I have no idea what Jude’s pointing at there, since he obviously can’t see out from under that hat. It was SO COLD, but the kids did not want to stop swinging. Oh Michigan.

Master Bedroom Makeover

Continuing with the theme of sharing “after” pictures of the house even if they’re not perfect, this photo shoot involved tossing a bunch of clothes from the “worn at least once, semi-clean and re-wearable” pile on the bed to the floor on the other side of the room and out of the photo frame.

I really love our bedroom, even if I rarely sleep in it (#musicalbeds). I’m actually surprised by how much I love the color, because I let Kristin choose it and wasn’t jazzed about it at the time. It’s honestly one of my favorites, and maybe my absolute favorite paint color in the house; it’s Benjamin Moore Mozart Blue. We put the same neutral carpeting in every bedroom.

In case you need a refresher, here’s the room when we closed on the house:


It’s hard to tell in that photo, honestly, but it was mauve. We kept the curtains since they were relatively neutral and it saved us from having to buy new ones. We also haven’t changed out any light fixtures in the house so far. The couple we bought it from was really into ceiling fans, so nearly every room has one. This room has a particularly tiny one for some reason.
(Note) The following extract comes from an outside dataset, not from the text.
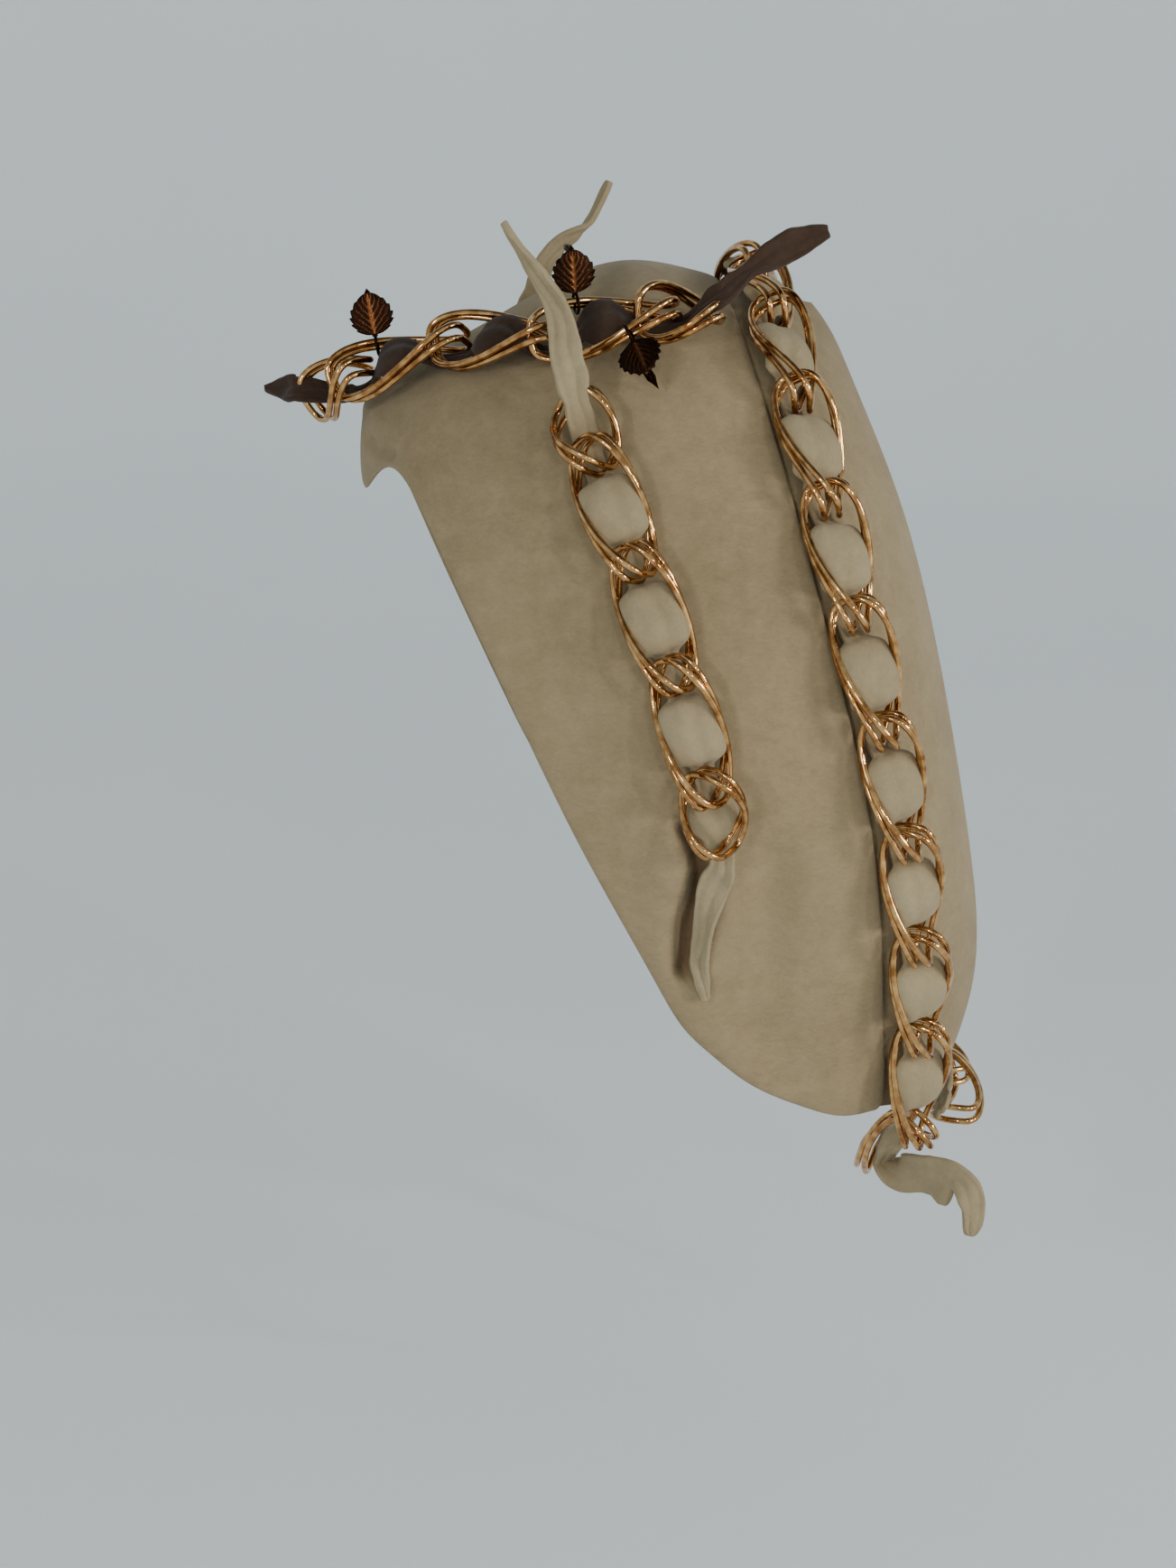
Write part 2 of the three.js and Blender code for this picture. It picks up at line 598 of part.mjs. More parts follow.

One evening, Jonah was laying on the bed with me and said “Mama D, aren’t you sad that your fan is SO tiny?”

Here’s the room now, photographed in a rare moment of sunshine:





Our duvet cover came from West Elm, the photo on the wall is from Urban Outfitters, and everything else came with us from NY (IKEA nightstands and a matching dresser that’s out of the frame, and a bed frame that I’ve had since college but amazingly still like a lot). The chest at the foot of the bed was my maternal grandparents’, it’s made of camphor and there’s a story about my grandfather having local porters help him sneak it onto a military ship overseas where he was working at the time, and stow it where no one would find it. I love the way it smells when I open it.